**STORED DATA**

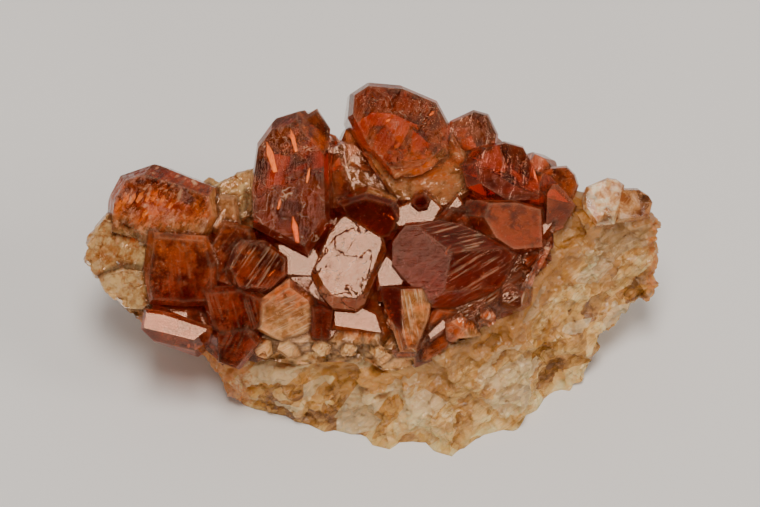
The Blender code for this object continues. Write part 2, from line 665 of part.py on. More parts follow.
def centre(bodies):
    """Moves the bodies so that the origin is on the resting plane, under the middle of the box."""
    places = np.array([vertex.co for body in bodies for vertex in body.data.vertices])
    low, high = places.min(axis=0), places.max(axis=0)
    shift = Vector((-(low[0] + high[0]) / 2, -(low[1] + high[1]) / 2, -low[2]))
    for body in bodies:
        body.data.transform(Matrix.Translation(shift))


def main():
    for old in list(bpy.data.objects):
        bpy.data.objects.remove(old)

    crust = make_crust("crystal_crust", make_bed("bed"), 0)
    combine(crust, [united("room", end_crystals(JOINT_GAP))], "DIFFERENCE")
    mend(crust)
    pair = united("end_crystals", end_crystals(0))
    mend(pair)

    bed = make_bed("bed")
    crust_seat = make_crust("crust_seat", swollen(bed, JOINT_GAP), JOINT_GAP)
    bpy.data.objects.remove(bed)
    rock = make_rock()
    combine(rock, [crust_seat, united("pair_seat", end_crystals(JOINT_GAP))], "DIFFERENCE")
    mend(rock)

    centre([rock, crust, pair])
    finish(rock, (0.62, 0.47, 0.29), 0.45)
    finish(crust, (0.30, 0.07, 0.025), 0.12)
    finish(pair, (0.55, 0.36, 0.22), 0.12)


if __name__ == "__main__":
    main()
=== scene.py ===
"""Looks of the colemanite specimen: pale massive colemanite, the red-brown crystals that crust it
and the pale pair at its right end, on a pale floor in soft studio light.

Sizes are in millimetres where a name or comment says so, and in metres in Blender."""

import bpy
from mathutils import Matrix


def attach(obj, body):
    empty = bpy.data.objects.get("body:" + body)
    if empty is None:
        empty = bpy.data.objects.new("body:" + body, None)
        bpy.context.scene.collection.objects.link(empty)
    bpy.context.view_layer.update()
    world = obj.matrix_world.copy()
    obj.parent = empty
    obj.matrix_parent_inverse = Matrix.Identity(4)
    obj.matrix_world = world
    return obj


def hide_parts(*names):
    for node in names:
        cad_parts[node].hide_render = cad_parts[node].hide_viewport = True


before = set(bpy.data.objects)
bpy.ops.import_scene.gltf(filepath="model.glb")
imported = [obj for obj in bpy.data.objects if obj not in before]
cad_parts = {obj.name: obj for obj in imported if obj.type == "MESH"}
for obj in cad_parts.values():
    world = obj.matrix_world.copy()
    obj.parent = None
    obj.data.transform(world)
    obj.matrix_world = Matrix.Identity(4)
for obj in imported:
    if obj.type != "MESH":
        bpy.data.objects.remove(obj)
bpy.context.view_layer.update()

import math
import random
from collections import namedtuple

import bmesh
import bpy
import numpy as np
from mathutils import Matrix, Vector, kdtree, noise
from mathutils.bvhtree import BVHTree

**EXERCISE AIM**
Please set down the whole listing above without altering a single line.

**SOLUTION**
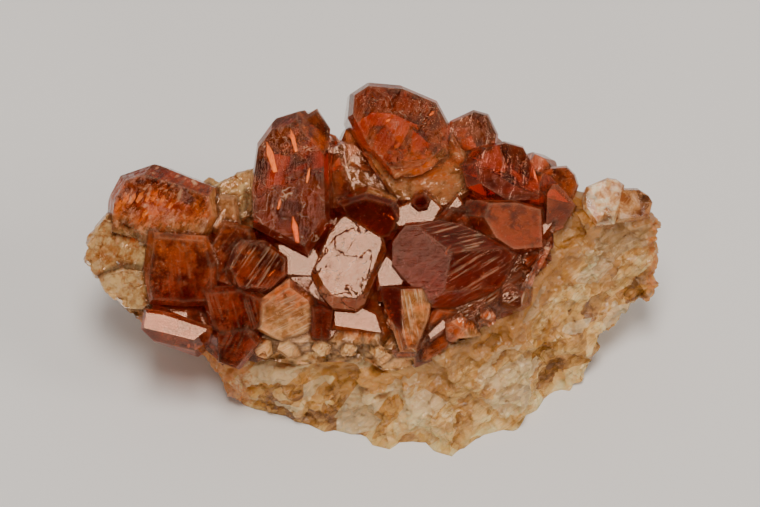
The Blender code for this object continues. Write part 2, from line 665 of part.py on. More parts follow.
def centre(bodies):
    """Moves the bodies so that the origin is on the resting plane, under the middle of the box."""
    places = np.array([vertex.co for body in bodies for vertex in body.data.vertices])
    low, high = places.min(axis=0), places.max(axis=0)
    shift = Vector((-(low[0] + high[0]) / 2, -(low[1] + high[1]) / 2, -low[2]))
    for body in bodies:
        body.data.transform(Matrix.Translation(shift))


def main():
    for old in list(bpy.data.objects):
        bpy.data.objects.remove(old)

    crust = make_crust("crystal_crust", make_bed("bed"), 0)
    combine(crust, [united("room", end_crystals(JOINT_GAP))], "DIFFERENCE")
    mend(crust)
    pair = united("end_crystals", end_crystals(0))
    mend(pair)

    bed = make_bed("bed")
    crust_seat = make_crust("crust_seat", swollen(bed, JOINT_GAP), JOINT_GAP)
    bpy.data.objects.remove(bed)
    rock = make_rock()
    combine(rock, [crust_seat, united("pair_seat", end_crystals(JOINT_GAP))], "DIFFERENCE")
    mend(rock)

    centre([rock, crust, pair])
    finish(rock, (0.62, 0.47, 0.29), 0.45)
    finish(crust, (0.30, 0.07, 0.025), 0.12)
    finish(pair, (0.55, 0.36, 0.22), 0.12)


if __name__ == "__main__":
    main()
=== scene.py ===
"""Looks of the colemanite specimen: pale massive colemanite, the red-brown crystals that crust it
and the pale pair at its right end, on a pale floor in soft studio light.

Sizes are in millimetres where a name or comment says so, and in metres in Blender."""

import bpy
from mathutils import Matrix


def attach(obj, body):
    empty = bpy.data.objects.get("body:" + body)
    if empty is None:
        empty = bpy.data.objects.new("body:" + body, None)
        bpy.context.scene.collection.objects.link(empty)
    bpy.context.view_layer.update()
    world = obj.matrix_world.copy()
    obj.parent = empty
    obj.matrix_parent_inverse = Matrix.Identity(4)
    obj.matrix_world = world
    return obj


def hide_parts(*names):
    for node in names:
        cad_parts[node].hide_render = cad_parts[node].hide_viewport = True


before = set(bpy.data.objects)
bpy.ops.import_scene.gltf(filepath="model.glb")
imported = [obj for obj in bpy.data.objects if obj not in before]
cad_parts = {obj.name: obj for obj in imported if obj.type == "MESH"}
for obj in cad_parts.values():
    world = obj.matrix_world.copy()
    obj.parent = None
    obj.data.transform(world)
    obj.matrix_world = Matrix.Identity(4)
for obj in imported:
    if obj.type != "MESH":
        bpy.data.objects.remove(obj)
bpy.context.view_layer.update()

import math
import random
from collections import namedtuple

import bmesh
import bpy
import numpy as np
from mathutils import Matrix, Vector, kdtree, noise
from mathutils.bvhtree import BVHTree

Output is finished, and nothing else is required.